An anonymous reader writes "This site describes a method of extracting audio off of scanned images of vinyl records. Kazaa vinyl swapping is on it's way!" While this method creates exceptionally noisy samples, you can definitely hear the underlying music.

17 of 500 comments (clear)

  1. Vinyl/Vinile by jargonCCNA · · Score: 2, Informative

    Do /. editors actually edit? Probably not the first to notice, but it's spelt Vinyl. V-I-N-Y-L.

    Not that hard, folks. Especially when you get it right in the headline.

    --
    Matthew G P Coe
    http://mgpcoe.blogspot.com/
  2. Comment removed by account_deleted · · Score: 2, Informative

    Comment removed based on user account deletion

  3. Cool, but... by Cyno01 · · Score: 2, Informative

    this is really cool and all, but whats the point, if you really dont care at all about quality then this may be a quick option for converitng your collection, but if you still have vinyl you probabably care enough to plug your turntable into the audio in jack on you computer

    --
    "Sic Semper Tyrannosaurus Rex."
  4. Comment removed by account_deleted · · Score: 4, Informative

    Comment removed based on user account deletion

  5. Re:Hypothetical Question by wackybrit · · Score: 3, Informative

    No, of course not.

    MP3s are not like-for-like copies of CDs, they're extremely lossy, and you only get a tenth of what's on the CD.. but.. you can still get busted for swapping them!

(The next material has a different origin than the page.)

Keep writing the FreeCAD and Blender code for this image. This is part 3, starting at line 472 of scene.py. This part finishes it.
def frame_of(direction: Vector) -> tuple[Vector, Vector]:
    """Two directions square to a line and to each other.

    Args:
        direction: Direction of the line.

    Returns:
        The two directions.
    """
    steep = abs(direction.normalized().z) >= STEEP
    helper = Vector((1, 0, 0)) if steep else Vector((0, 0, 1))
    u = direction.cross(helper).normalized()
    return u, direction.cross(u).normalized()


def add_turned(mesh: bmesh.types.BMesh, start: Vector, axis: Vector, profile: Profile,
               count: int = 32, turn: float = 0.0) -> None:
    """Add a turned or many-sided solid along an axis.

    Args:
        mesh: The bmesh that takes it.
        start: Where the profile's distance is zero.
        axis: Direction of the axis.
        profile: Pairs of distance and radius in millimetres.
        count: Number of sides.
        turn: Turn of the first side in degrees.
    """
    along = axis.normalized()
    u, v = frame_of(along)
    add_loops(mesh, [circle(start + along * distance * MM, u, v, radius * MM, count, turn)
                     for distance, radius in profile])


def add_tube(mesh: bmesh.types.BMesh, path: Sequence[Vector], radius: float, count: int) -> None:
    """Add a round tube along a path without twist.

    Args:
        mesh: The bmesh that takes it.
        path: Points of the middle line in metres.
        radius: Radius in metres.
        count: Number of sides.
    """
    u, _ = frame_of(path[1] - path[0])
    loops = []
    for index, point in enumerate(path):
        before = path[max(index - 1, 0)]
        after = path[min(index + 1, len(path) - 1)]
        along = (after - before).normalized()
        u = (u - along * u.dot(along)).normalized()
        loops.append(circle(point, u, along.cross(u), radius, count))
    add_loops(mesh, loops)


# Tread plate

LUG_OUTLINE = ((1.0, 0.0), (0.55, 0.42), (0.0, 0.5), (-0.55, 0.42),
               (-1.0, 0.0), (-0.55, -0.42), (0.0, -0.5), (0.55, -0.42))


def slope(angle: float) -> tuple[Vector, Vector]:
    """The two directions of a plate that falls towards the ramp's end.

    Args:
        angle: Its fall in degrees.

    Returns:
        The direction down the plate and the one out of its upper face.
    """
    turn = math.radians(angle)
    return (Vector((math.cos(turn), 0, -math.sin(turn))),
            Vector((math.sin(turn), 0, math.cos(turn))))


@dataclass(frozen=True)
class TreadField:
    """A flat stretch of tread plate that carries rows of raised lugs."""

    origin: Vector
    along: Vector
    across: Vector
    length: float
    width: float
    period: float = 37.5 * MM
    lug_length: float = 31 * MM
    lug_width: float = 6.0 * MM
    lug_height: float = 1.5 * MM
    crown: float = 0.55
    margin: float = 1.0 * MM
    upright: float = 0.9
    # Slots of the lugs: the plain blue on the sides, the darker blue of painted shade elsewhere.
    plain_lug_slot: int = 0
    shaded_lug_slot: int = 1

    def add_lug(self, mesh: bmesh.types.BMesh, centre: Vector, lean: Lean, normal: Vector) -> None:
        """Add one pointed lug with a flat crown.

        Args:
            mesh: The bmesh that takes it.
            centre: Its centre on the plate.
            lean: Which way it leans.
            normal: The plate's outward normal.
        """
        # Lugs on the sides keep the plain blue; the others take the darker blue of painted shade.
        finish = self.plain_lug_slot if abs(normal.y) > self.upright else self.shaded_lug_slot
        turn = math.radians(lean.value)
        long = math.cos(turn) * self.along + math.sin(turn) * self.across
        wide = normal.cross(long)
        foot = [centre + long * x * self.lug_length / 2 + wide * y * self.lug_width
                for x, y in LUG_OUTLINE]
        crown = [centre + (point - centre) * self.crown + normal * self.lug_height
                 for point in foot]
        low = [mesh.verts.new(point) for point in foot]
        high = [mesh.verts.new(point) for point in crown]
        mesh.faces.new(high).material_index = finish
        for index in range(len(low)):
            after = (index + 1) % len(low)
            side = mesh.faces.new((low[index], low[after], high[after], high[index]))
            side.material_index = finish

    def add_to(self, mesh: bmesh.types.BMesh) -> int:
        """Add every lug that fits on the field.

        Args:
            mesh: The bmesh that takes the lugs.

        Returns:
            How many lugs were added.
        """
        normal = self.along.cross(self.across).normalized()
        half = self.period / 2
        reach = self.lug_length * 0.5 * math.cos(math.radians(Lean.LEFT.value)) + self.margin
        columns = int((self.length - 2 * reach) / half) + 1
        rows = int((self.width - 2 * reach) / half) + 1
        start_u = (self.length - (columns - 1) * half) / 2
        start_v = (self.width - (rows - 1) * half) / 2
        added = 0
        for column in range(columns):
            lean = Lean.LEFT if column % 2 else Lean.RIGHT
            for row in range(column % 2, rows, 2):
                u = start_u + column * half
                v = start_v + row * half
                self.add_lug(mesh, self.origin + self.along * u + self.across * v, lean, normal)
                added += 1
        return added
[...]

I believe the copyright laws specify that any 'likeness' to which a third-party could associate with the original, is covered as such.

    Ditto for music encoded within images, though this is a hoax.

  6. Why this is nonsense. by td · · Score: 2, Informative

    A vinyl LP is 12 inches in diameter, and has a label area in the middle that's about 4 inches in diameter. So the area containing the spiral groove is about 4 inches wide. That's about 10 centimeters. An LP side typically has a little more than 20 minutes of music on it. It rotates at 33 1/3 RPM, so the groove spirals around roughly 667 times. So the width of the groove is roughly .01/667 meters, which is 150 microns. The signal (on a monaural record, stereo is more complicated!) is recorded by wiggling the groove from side to side in that 150 micron space. To reproduce a signal whose dynamic range is 90 dB, the smallest excursions have to be roughly 1/30000 of the maximum amplitude. 150/30000 microns is 5 nanometers.

    Think your scanner has that much resolution? Guess again -- 1200 dpi is roughly 21 microns, off by a factor of 100.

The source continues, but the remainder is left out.